Characterization and shifting of microbial community to denitrification for anaerobic sulfamethoxazole biodegradation with different electron acceptors

This study investigated the interaction between function microbiota succession and three electron acceptors in anaerobic sulfamethoxazole (SMX) degradation. Over 20%–60% SMX was degraded biologically after antibiotics acclimation under co-electron acceptors. Under sulfate- and nitrate-reducing conditions, SMX removal followed a pseudo-zero-order kinetic model and related to the sludge adsorption site. Microbiological analyses showed syntrophic community, including autotrophic denitrifiyer, nitrate reducing-sulfate oxidizier, and heterotrophic denitrifier, were putative SMX reducers.
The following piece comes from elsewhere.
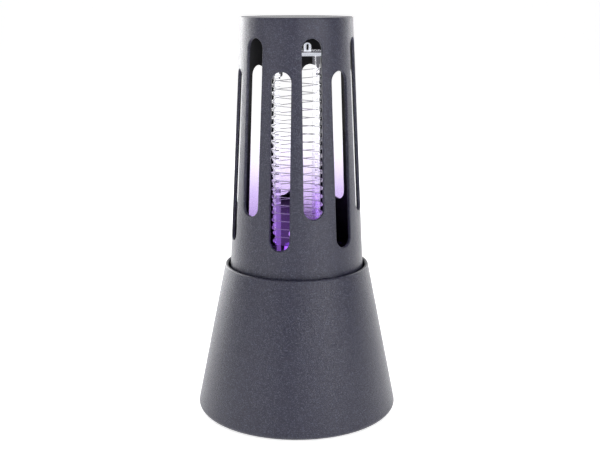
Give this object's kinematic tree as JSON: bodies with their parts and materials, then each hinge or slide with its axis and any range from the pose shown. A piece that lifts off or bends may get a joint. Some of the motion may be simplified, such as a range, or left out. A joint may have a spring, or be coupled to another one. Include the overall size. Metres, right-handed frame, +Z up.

As an electron acceptor, sulfate was more beneficial in degrading SMX and maintaining the system stability and the colony structure. However, autotrophic nitrate-reducing sulfate-oxidizing bacteria has a stronger substrate competition advantage than sulfate-reducing bacteria (SRB), resulting in invalid SMX degradation. Thus, for the system start-up, SRB and iron/sulfur-based denitrifier should be preferentially enriched with sulfate electron acceptors to assure the removals of antibiotics. These results uncovered crucial factors that may affect the fate of SMX and associated biochemicals in anaerobic degradation processes but were previously overlooked.